(begin)

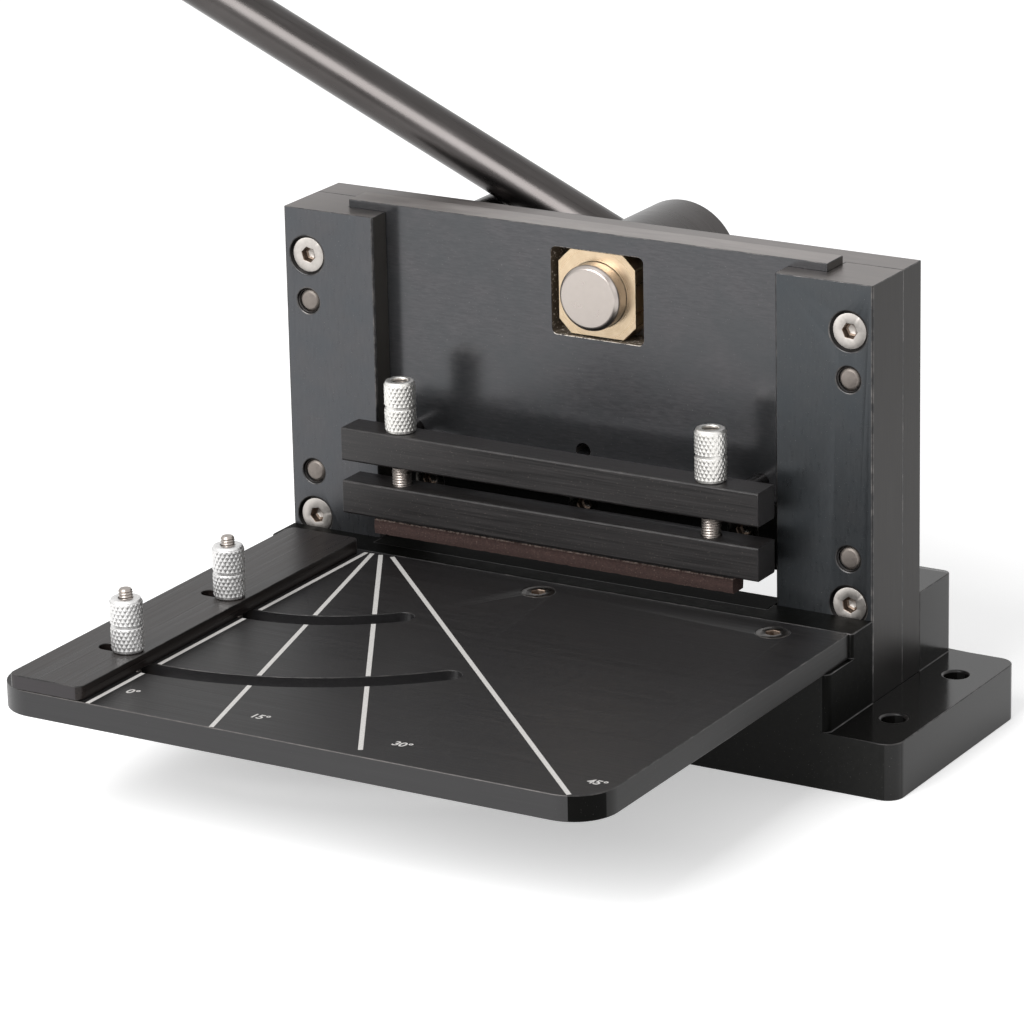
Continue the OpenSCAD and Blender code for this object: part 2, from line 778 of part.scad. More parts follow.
module upper_clamp_bar() {
    color("#232323") difference() {
        clamp_bar(up_bar_h);
        for (s = [-1, 1]) {
            translate([s * stud_x, bar_mid_y, up_bar_h - over])
                cylinder(h = bar_w + 2 * over, d = stud_d + 2 * fit);
            rod(s * standoff_x, up_bar_mid, -bar_gap - spigot_l - hole_end, over - bar_gap,
                spigot_d + 2 * fit);
        }
    }
}

module bar_standoffs() {
    color("#303031") difference() {
        for (s = [-1, 1]) {
            rod(s * standoff_x, up_bar_mid, -bar_gap, ram_y, standoff_d);
            rod(s * standoff_x, up_bar_mid, -bar_gap - spigot_l, over - bar_gap, spigot_d);
        }
        at_bar_screws() cap_screw_hole(bar_screw_d, bar_head_d, over, bar_screw_l);
    }
}

module bar_screws() {
    color("#2a2a2b") at_bar_screws()
        cap_screw(bar_screw_d, bar_head_d, bar_head_h, bar_screw_l, 0.75 * bar_screw_d);
}

// Pieces that ride on the hold-down

module lower_clamp_bar() {
    color("#232323") difference() {
        clamp_bar(low_bar_h);
        for (s = [-1, 1]) translate([s * stud_x, bar_mid_y, low_bar_h + stud_floor])
            cylinder(h = bar_w, d = stud_d + 2 * fit);
    }
}

module clamp_pad() {
    color("#4a3028") translate([-pad_l / 2, bar_y + pad_back, low_bar_h - pad_t])
        cube([pad_l, pad_d, pad_t]);
}

module clamp_studs() {
    z0 = low_bar_h + stud_floor + hole_end;
    color("#8f8f8f") for (s = [-1, 1]) translate([s * stud_x, bar_mid_y, z0])
        cylinder(h = knob_h + knob_l - knob_band - z0, d = stud_d);
}

module left_clamp_knob() {
    color("#d6d6d4") translate([-stud_x, bar_mid_y, knob_h]) knurled_nut(stud_d + 2 * fit);
}

module right_clamp_knob() {
    color("#d6d6d4") translate([stud_x, bar_mid_y, knob_h]) knurled_nut(stud_d + 2 * fit);
}

// Pieces that turn with the lever

module eccentric_shaft() {
    r = pin_d / 2;
    front = ram_y - pin_proud;
    l = journal_y - front + over;
    color("#8c8984") difference() {
        union() {
            rod(0, axis_h, journal_y, journal_y + flange_t, flange_d);
            rod(0, axis_h, journal_y, frame_back, journal_d);
            rod(0, axis_h, journal_y, tail_back, tail_d);
            translate([pin_x, front, pin_h]) facing_back() rotate_extrude()
                polygon([[0, 0], [r - pin_cut, 0], [r, pin_cut], [r, l], [0, l]]);
        }
        along_hub_pin() cylinder(h = hub_d, d = hub_pin_d + 2 * fit, center = true);
    }
}

module thrust_washer() {
    color("#a5793a") difference() {
        rod(0, axis_h, frame_back + slip, hub_y, hub_d);
        rod(0, axis_h, frame_back, hub_y + over, tail_d + 2 * fit);
    }
}

module lever_hub() {
    r = hub_d / 2;
    color("#2c2b2b") difference() {
        translate([0, hub_y, axis_h]) facing_back() rotate_extrude() polygon([
            [0, 0], [r, 0], [r, hub_l - end_cut], [r - end_cut, hub_l], [0, hub_l]]);
        rod(0, axis_h, hub_y - over, tail_back + hole_end, tail_d + 2 * fit);
        along_lever() translate([0, 0, -lever_in - hole_end])
            cylinder(h = hub_d, d = lever_d + 2 * fit);
        along_hub_pin() cylinder(h = 2 * hub_d, d = hub_pin_d + 2 * fit, center = true);
        rod(0, axis_h, lever_y, hub_back + over, hub_screw_d + 2 * fit);
    }
}

module hub_pin() {
    color("#77777a") along_hub_pin()
        cylinder(h = hub_d - 2 * end_cut, d = hub_pin_d, center = true);
}

module hub_screw() {
    y1 = hub_back - hole_end;
    color("#2a2a2b") difference() {
        rod(0, axis_h, lever_y + lever_d / 2, y1, hub_screw_d);
        translate([0, y1, axis_h]) facing_back() key_socket(hub_screw_d / 2);
    }
}

module lever_tube() {
    l = lever_l + lever_in;
    color("#33302e") along_lever() translate([0, 0, -lever_in]) difference() {
        cylinder(h = l, d = lever_d);
        translate([0, 0, -over]) cylinder(h = l + 2 * over, d = lever_d - 2 * lever_wall);
    }
}

module lever_plug() {
    r = lever_d / 2;
    r_in = r - lever_wall - fit;
    round = plug_out / 2;
    color("#161616") along_lever() translate([0, 0, lever_l]) rotate_extrude() polygon([
        [0, -plug_in], [r_in, -plug_in], [r_in, 0], [r, 0], [r, round],
        [r - round, plug_out], [0, plug_out]]);
}

module slide_block() {
    w = block_w / 2;
    c = block_cut;
    y1 = ram_back - slip;
    color("#c9a24e") difference() {
        translate([pin_x, y1, pin_h]) facing_front() linear_extrude(block_t) polygon([
            [-w, c - w], [c - w, -w], [w - c, -w], [w, c - w],
            [w, w - c], [w - c, w], [c - w, w], [-w, w - c]]);
        rod(pin_x, pin_h, y1 - block_t - over, y1 + over, pin_d + 2 * fit);
    }
}

// Pieces that swing with the fence

module fence_bar() {
    color("#2b2a2a") difference() {
        translate([0, 0, bed_h + slip]) linear_extrude(fence_t)
            plan(-fence_x - fence_w, -fence_x, -table_front, -fence_rear, fence_r, fence_r);
        at_fence_studs() translate([0, 0, bed_h]) {
            cylinder(h = fence_t + over, d = cross_w);
            translate([fence_stud_in - cross_l + cross_w / 2, 0, 0]) {
                cylinder(h = fence_t + over, d = cross_w);
                translate([0, -cross_w / 2, 0])
                    cube([cross_l - fence_stud_in - cross_w / 2, cross_w, fence_t + over]);
            }
        }
    }
}

// Studs with a collar that rides in the arc slot and a round head under the table
module fence_studs() {
    z0 = ledge_h - room - stud_head_t;
    color("#9a9a98") at_fence_studs() translate([0, 0, z0]) {
        cylinder(h = stud_head_t, d = arc_w + 2 * stud_head_lap);
        cylinder(h = stud_head_t + table_t, d = arc_w - 2 * room);
        cylinder(h = fence_top + knob_l + stud_out - z0, d = fence_stud_d);
    }
}

module front_fence_nut() {
    color("#d6d6d4") translate([fence_stud_x, -swing_y - front_stud, fence_top])
        knurled_nut(fence_stud_d + 2 * fit);
}

module rear_fence_nut() {
    color("#d6d6d4") translate([fence_stud_x, -swing_y - rear_stud, fence_top])
        knurled_nut(fence_stud_d + 2 * fit);
}

base();
table();
table_screws();
lower_blade();
lower_blade_screws();
left_gib();
right_gib();
back_plate();
gib_screws();
gib_dowels();
frame_bolts();
ear_bolts();
shaft_bushing();
lever_stop_pin();
ram();
upper_blade();
upper_blade_screws();
upper_clamp_bar();
bar_standoffs();
bar_screws();
lower_clamp_bar();
clamp_pad();
clamp_studs();
left_clamp_knob();
right_clamp_knob();
eccentric_shaft();
thrust_washer();
lever_hub();
hub_pin();
hub_screw();
lever_tube();
lever_plug();
slide_block();
fence_bar();
fence_studs();
front_fence_nut();
rear_fence_nut();
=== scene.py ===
import json
import math
import random

import bmesh
import bpy
from mathutils import Matrix, Vector


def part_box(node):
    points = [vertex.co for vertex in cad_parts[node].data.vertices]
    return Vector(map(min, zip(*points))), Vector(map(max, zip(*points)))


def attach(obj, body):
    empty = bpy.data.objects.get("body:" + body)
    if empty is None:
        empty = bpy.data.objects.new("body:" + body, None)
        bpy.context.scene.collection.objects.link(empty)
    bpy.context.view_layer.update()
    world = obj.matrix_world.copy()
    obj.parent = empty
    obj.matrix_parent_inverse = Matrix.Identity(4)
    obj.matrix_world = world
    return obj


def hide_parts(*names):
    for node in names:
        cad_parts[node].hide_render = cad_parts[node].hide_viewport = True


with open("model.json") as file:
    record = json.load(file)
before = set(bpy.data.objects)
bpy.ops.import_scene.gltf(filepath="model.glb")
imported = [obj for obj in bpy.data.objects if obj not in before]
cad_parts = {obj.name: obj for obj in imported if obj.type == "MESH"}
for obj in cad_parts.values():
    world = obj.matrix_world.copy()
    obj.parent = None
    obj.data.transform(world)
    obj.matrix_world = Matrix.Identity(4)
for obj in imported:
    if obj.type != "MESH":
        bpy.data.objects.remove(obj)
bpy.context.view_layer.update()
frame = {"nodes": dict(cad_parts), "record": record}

MM = 0.001
UP = Vector((0, 0, 1))
FRONT = Vector((0, -1, 0))
BACK = Vector((0, 1, 0))
RIGHT = Vector((1, 0, 0))
NODE_BODY = {node: body for body, nodes in frame["record"]["behaviour"]["bodies"].items() for node in nodes}


# Nodes and colours

def linear(colour):
    """An sRGB hex colour as linear RGBA."""
    parts = [int(colour[i:i + 2], 16) / 255 for i in (1, 3, 5)]
    return [p / 12.92 if p <= 0.04045 else ((p + 0.055) / 1.055) ** 2.4 for p in parts] + [1.0]


def add(tree, kind, values=None, **settings):
    """Adds a node with its settings. values holds numbers or the sockets that feed its inputs. A Mix
    node of colours has its share at input 0, its colours at 6 and 7 and its result at output 2."""
    node = tree.nodes.new(kind)
    for name, setting in settings.items():
        setattr(node, name, setting)
    for name, value in (values or {}).items():
        if isinstance(value, bpy.types.NodeSocket):
            tree.links.new(value, node.inputs[name])
        else:
            node.inputs[name].default_value = value
    return node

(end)

Work to complete: Repeat, exactly and only, the lines from the beginning of the material through the line that contains "on the hold-down".

Result below:
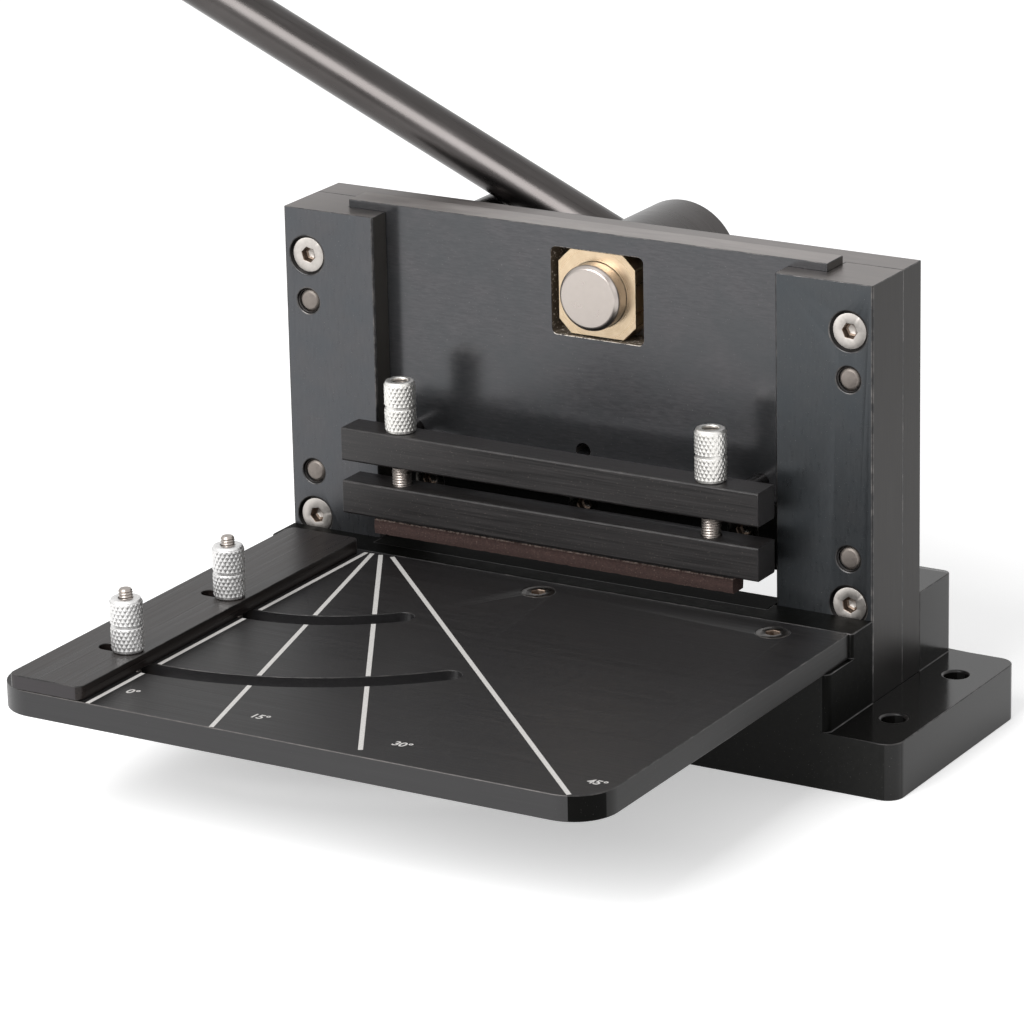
Continue the OpenSCAD and Blender code for this object: part 2, from line 778 of part.scad. More parts follow.
module upper_clamp_bar() {
    color("#232323") difference() {
        clamp_bar(up_bar_h);
        for (s = [-1, 1]) {
            translate([s * stud_x, bar_mid_y, up_bar_h - over])
                cylinder(h = bar_w + 2 * over, d = stud_d + 2 * fit);
            rod(s * standoff_x, up_bar_mid, -bar_gap - spigot_l - hole_end, over - bar_gap,
                spigot_d + 2 * fit);
        }
    }
}

module bar_standoffs() {
    color("#303031") difference() {
        for (s = [-1, 1]) {
            rod(s * standoff_x, up_bar_mid, -bar_gap, ram_y, standoff_d);
            rod(s * standoff_x, up_bar_mid, -bar_gap - spigot_l, over - bar_gap, spigot_d);
        }
        at_bar_screws() cap_screw_hole(bar_screw_d, bar_head_d, over, bar_screw_l);
    }
}

module bar_screws() {
    color("#2a2a2b") at_bar_screws()
        cap_screw(bar_screw_d, bar_head_d, bar_head_h, bar_screw_l, 0.75 * bar_screw_d);
}

// Pieces that ride on the hold-down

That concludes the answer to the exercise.